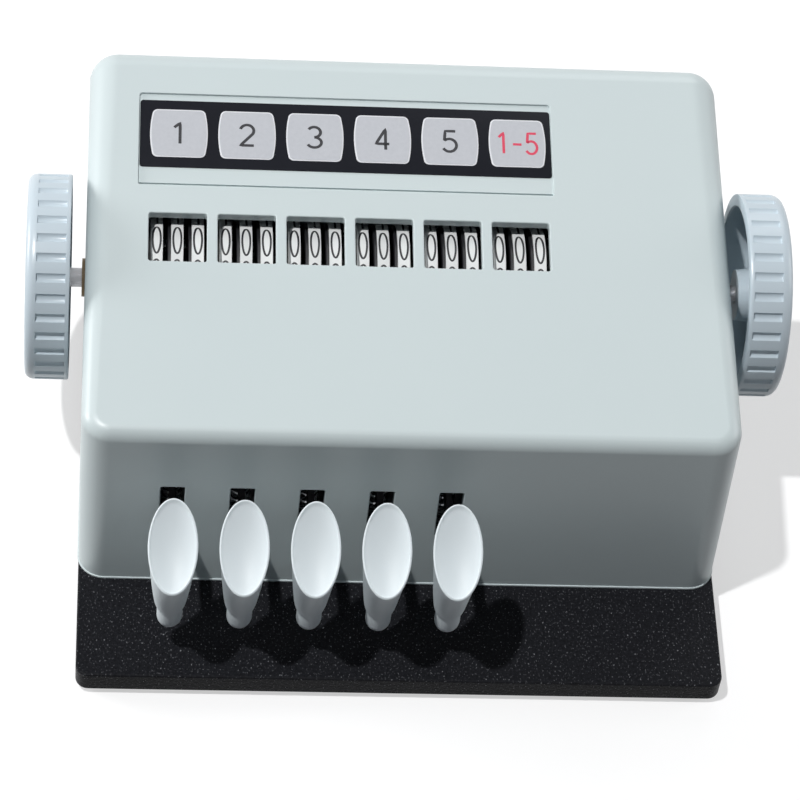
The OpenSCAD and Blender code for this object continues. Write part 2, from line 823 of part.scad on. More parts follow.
digit_wheel(2, 0);  // hundreds_wheel_3
digit_wheel(2, 1);  // tens_wheel_3
digit_wheel(2, 2);  // units_wheel_3
digit_wheel(3, 0);  // hundreds_wheel_4
digit_wheel(3, 1);  // tens_wheel_4
digit_wheel(3, 2);  // units_wheel_4
digit_wheel(4, 0);  // hundreds_wheel_5
digit_wheel(4, 1);  // tens_wheel_5
digit_wheel(4, 2);  // units_wheel_5
digit_wheel(key_count, 0);  // hundreds_wheel_total
digit_wheel(key_count, 1);  // tens_wheel_total
digit_wheel(key_count, 2);  // units_wheel_total
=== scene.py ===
"""A mechanical differential cell counter on a bench: a pale moulded case on a black base plate,
five dished keys, six three-figure counters under windows and a reset knob on each side."""
import json
import math

import bmesh
import bpy
from mathutils import Euler, Matrix, Vector

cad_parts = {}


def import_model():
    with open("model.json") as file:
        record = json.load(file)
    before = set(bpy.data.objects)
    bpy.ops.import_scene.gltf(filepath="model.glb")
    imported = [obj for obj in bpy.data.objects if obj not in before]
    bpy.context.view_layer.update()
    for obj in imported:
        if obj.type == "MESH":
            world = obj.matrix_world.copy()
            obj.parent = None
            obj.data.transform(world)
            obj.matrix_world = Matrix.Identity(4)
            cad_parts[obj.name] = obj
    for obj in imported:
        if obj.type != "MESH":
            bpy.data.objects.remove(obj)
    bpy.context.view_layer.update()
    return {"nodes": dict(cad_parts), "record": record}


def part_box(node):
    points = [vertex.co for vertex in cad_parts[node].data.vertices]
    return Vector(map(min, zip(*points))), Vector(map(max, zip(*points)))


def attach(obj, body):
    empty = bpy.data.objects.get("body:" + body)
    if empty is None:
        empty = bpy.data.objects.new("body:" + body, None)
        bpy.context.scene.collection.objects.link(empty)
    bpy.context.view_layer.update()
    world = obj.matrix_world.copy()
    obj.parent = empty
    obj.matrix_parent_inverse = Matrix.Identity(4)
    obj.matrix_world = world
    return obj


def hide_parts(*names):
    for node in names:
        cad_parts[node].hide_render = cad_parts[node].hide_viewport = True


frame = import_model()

# Sizes are in millimetres and angles in radians. Shapes are made in millimetres, stored in metres.
MM = 0.001
# edges blunter than this, in degrees, are shaded smooth
SMOOTH = 30

# Case, as moulded: the front face leans back and the top panel slopes up to the back
RIDGE_H = 67.5
PANEL_SLOPE = math.radians(8)
FRONT_LEAN = 6
WALL = 3
TOP_R = 9
RIDGE_R = 5
CORNER_R = 8
FOOT_BEAD = 0.3
BUSH_HOLE_R = 6.05
LIP_R = 0.4
CASE_SIDES = 72
WINDOW_W = 18
WINDOW_L = 17.2
WINDOW_R = 0.8
WINDOW_Y = 74.5
# the slots for the key levers; rise and drop are measured from the pivot rod
SLOT_W = 7.4
SLOT_R = 0.5
SLOT_RISE = 15.8
SLOT_DROP = 4.5

# Label: a strip with a plate for each counter, in a recess that reaches further than the strip by
# the margins RECESS_FRONT, RECESS_BACK and RECESS_SIDE. A narrow line is cut into the recess's
# floor, LINE_BACK behind its front edge.
LABEL_Y = 112
LABEL_L = 24.6
STRIP_T = 0.4
STRIP_R = 1
STRIP_ROUND = 0.12
RECESS_DEPTH = 0.8
RECESS_FRONT = 7
RECESS_BACK = 2.4
RECESS_SIDE = 0.3
RECESS_LIP = 0.25
RECESS_R = 1
LINE_W = 0.6
LINE_DEPTH = 0.8
LINE_BACK = 0.8
PLATE_W = WINDOW_W - 2
PLATE_L = LABEL_L - 7
PLATE_BULGE = 1
PLATE_EDGE = 0.4
PLATE_R = 1.4
PLATE_FACE_R = 1.1
PLATE_T = 0.2
PLATE_ROUND = 0.08
PLATE_FACE = 0.25
NUMBER_W = 4.2
NUMBER_H = 7.6
NUMBER_STROKE = 0.95
# the three signs of the last plate are narrower and stand this far apart
RANGE_W = 3.4
RANGE_STROKE = 0.85
RANGE_STEP = 4.6

# Keys
DISH_W = 15
DISH_L = 29
DISH_TILT = math.radians(30)
STEM_R = 3.9
LEDGE = 0.6
DISH_DEPTH = 3
# how soon the bowl widens and lengthens above the neck, 1 evenly and less sooner
BOWL_WIDE = 0.7
BOWL_LONG = 1.3
NECK_H = 10
# the bowl's outside ends BRIM_H below the middle of the dish, and a step inside its brim
BRIM_H = 1.6
BRIM_STEP_W = 0.3
BRIM_STEP_L = 0.5
BRIM_T = 0.85
BRIM_ROUND = 0.42
BRIM_DROP = 0.4

# Counters
WHEEL_PITCH = 6.35
RIM_W = 3.8
RIM_BEVEL = 0.12
RIM_INNER_R = 18.3
FLANGE_W = 1
FLANGE_R = 18.9
HUB_R = 5
HUB_SINK = 0.08
BORE_R = 3.05
CORE_R = 18.35
# the core is as wide as the rim up to BOSS_R, and from there a web whose right face is at WEB_X
BOSS_R = 14.2
WEB_X = 0.6
WHEEL_GAP = 0.15
RATCHET_R = 13.2
RATCHET_T = 1.3
TOOTH_H = 2.8
# the teeth of a smaller ratchet are lower, by this share of its drop
TOOTH_LOSS = 0.15
TOOTH_LEAN = math.radians(-16)
# the hundreds and tens ratchets are smaller, and the tens and units ratchets have one deep notch
RATCHET_DROP = {"hundreds": 5.2, "tens": 2.9, "units": 0}
NOTCH = {"hundreds": 0, "tens": 1.9, "units": 2}
DIGIT_STEP = math.radians(36)
ZERO_AT = math.radians(89.5)
FIGURE_H = 10.4
FIGURE_W = 2.5
FIGURE_STROKE = 0.62
INK = 0.03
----
# [Exercise details]
Report how many lines of the listing hold the word "Vector", with nothing but the number.

# [Output for this exercise]
2